# Directive
Locate the line that contains "Model this object" and the line that contains "a cord lock.". Copy both of them exactly, together with every line between them, and no others.

# Supplied data
************

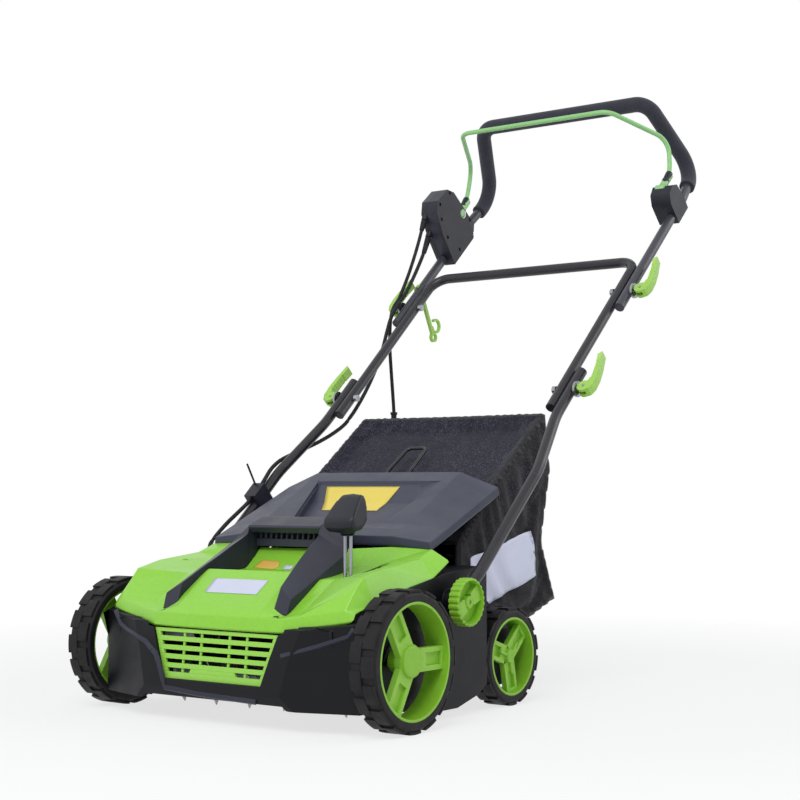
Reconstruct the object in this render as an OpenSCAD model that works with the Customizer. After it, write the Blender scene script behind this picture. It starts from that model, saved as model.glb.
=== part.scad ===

************

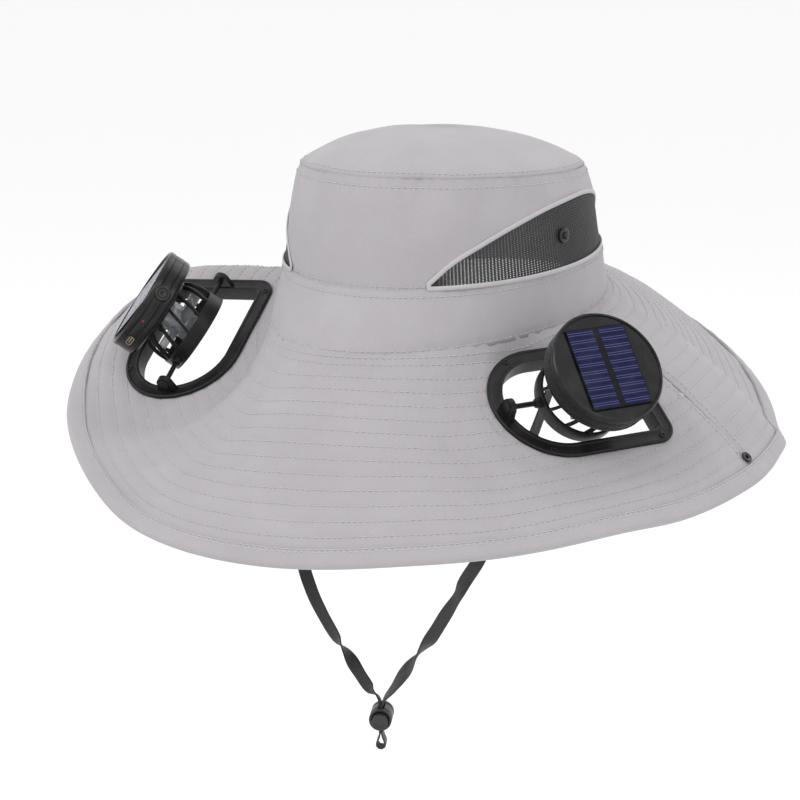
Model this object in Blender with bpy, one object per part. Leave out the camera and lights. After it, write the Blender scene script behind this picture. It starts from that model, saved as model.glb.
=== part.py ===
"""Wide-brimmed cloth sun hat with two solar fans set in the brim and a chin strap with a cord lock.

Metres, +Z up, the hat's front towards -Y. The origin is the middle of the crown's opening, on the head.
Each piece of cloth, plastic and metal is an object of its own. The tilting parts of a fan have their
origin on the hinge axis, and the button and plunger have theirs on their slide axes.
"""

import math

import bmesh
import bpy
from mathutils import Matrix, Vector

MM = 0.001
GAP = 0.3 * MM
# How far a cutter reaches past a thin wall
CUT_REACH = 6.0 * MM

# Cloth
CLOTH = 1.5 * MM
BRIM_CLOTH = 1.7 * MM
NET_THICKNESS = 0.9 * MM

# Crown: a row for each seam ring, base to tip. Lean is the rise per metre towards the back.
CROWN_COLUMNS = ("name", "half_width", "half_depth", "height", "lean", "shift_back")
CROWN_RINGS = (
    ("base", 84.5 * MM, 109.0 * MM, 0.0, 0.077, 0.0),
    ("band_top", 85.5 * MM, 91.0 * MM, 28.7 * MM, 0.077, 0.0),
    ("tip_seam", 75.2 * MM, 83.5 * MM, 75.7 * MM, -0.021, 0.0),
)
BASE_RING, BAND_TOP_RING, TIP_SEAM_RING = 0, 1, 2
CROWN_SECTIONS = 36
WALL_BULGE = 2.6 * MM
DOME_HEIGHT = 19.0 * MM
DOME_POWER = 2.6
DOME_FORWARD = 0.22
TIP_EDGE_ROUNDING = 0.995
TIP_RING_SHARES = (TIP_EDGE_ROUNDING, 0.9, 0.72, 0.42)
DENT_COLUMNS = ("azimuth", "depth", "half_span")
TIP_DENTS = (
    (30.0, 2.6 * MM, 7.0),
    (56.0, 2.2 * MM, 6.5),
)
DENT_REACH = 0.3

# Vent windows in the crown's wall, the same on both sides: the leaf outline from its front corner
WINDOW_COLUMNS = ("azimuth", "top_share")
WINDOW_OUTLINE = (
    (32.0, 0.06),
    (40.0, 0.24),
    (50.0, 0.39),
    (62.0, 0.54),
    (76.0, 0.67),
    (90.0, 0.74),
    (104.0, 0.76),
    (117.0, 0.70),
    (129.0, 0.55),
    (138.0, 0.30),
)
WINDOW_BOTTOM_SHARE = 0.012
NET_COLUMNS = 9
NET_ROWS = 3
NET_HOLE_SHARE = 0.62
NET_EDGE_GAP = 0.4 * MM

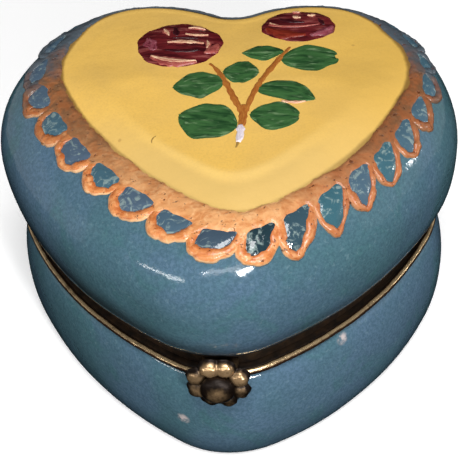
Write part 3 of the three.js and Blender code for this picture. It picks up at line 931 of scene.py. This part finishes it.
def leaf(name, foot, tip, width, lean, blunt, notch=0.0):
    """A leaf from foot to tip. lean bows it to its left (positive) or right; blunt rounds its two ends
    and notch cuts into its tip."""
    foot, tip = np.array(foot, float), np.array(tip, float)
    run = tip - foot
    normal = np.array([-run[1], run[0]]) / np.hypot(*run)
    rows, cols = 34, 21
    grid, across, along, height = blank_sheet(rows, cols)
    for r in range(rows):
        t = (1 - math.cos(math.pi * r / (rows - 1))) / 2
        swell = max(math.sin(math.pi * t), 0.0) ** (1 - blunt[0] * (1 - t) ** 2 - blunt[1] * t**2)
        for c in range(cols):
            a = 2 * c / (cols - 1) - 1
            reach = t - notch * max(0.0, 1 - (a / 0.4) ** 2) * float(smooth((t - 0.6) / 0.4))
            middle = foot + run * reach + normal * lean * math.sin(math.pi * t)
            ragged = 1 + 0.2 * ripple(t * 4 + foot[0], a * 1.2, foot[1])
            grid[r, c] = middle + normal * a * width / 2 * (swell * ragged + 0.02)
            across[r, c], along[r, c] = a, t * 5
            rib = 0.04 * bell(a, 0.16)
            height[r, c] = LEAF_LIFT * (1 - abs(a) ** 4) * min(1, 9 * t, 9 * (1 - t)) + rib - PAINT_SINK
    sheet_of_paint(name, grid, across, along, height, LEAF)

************

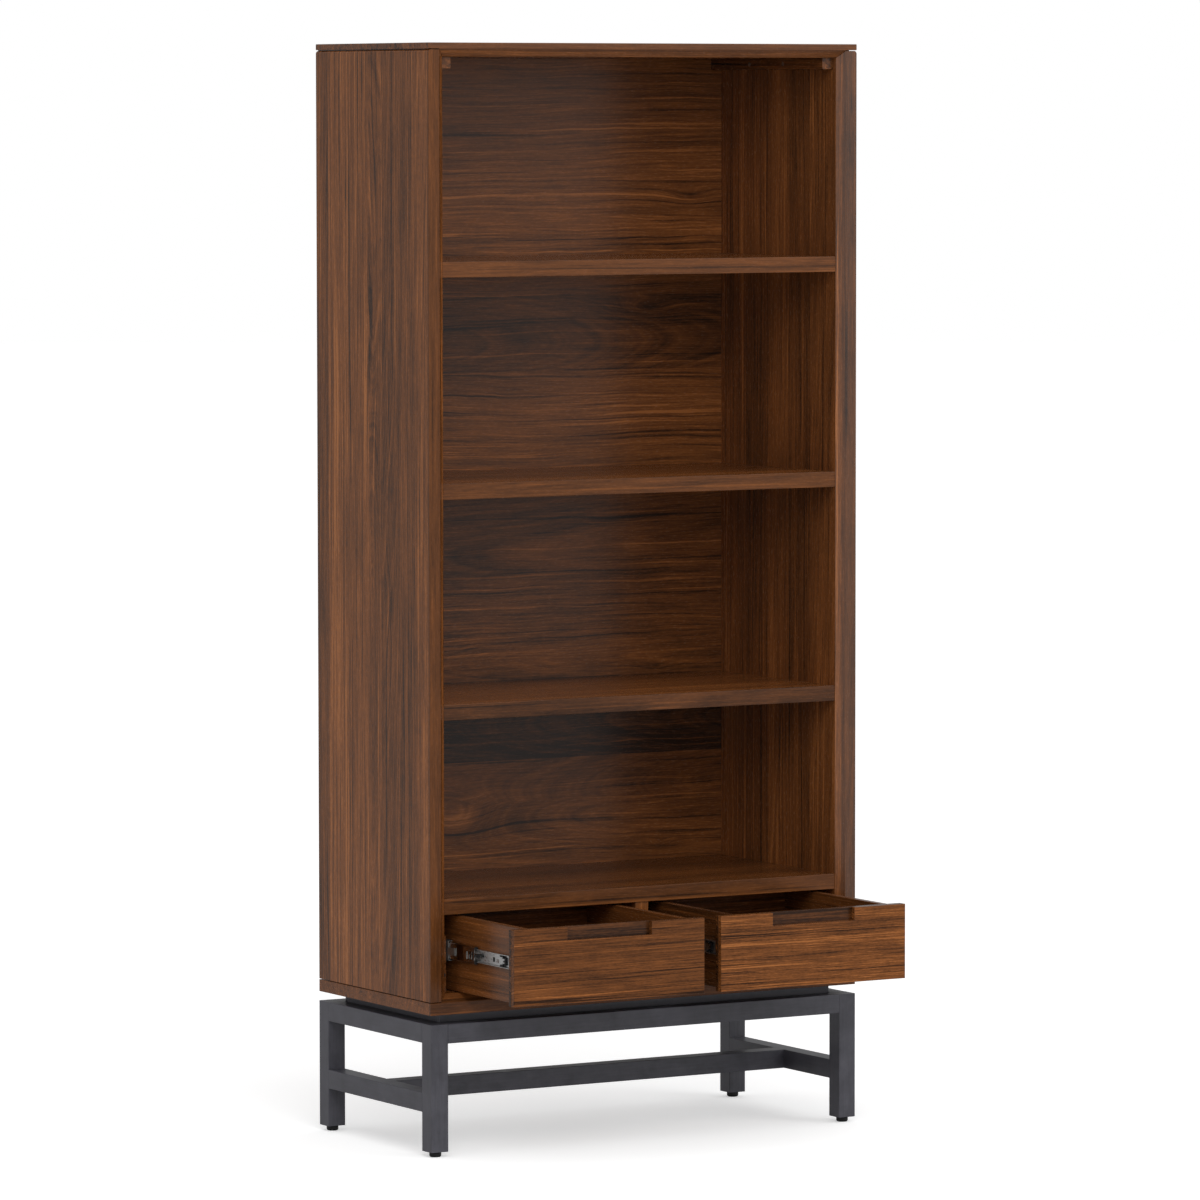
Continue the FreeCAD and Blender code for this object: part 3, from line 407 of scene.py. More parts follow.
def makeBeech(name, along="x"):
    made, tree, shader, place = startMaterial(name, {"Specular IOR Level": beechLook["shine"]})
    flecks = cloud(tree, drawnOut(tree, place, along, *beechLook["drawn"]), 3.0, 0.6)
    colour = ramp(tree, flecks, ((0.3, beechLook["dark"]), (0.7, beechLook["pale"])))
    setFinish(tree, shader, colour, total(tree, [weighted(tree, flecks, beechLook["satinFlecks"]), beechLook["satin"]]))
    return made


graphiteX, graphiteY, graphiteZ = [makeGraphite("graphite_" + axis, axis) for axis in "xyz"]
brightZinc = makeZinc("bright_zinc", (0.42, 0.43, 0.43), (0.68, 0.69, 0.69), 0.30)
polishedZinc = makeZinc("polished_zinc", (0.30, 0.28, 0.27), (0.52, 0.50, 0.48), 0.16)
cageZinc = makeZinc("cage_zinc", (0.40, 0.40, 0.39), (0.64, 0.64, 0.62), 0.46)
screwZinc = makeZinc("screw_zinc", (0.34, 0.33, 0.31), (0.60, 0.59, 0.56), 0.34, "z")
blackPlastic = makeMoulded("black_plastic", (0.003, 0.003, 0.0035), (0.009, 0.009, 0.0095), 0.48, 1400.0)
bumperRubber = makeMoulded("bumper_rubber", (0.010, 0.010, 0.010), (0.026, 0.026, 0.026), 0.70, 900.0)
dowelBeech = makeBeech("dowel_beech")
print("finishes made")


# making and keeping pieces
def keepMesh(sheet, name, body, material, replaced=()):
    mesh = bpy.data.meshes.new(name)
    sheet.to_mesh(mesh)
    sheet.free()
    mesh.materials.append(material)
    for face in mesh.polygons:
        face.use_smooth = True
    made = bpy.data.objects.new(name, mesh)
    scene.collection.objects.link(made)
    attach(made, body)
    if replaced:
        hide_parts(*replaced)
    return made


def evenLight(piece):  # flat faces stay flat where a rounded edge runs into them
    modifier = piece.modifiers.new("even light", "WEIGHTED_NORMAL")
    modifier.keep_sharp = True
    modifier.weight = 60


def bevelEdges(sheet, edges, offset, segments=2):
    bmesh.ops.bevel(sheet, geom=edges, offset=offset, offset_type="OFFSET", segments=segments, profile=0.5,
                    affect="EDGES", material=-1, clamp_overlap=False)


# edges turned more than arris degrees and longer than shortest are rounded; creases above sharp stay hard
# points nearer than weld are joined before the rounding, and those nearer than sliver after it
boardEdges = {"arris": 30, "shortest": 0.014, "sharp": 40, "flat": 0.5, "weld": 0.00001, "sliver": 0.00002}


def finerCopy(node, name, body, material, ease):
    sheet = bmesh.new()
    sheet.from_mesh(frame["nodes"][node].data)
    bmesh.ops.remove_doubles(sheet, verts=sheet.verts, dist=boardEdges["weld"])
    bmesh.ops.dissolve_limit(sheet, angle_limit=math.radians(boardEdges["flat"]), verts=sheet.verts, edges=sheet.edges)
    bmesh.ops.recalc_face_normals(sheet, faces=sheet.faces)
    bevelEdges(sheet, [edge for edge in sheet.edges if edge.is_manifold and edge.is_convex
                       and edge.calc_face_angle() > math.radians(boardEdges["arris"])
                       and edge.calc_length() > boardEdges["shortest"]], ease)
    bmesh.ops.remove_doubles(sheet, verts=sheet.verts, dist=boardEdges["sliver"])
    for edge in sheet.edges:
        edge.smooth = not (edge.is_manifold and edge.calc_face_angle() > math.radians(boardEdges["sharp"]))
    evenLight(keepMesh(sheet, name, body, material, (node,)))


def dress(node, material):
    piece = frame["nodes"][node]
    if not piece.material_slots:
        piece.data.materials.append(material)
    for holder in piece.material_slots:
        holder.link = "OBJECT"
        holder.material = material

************

# Solution for this exercise
Model this object in Blender with bpy, one object per part. Leave out the camera and lights. After it, write the Blender scene script behind this picture. It starts from that model, saved as model.glb.
=== part.py ===
"""Wide-brimmed cloth sun hat with two solar fans set in the brim and a chin strap with a cord lock.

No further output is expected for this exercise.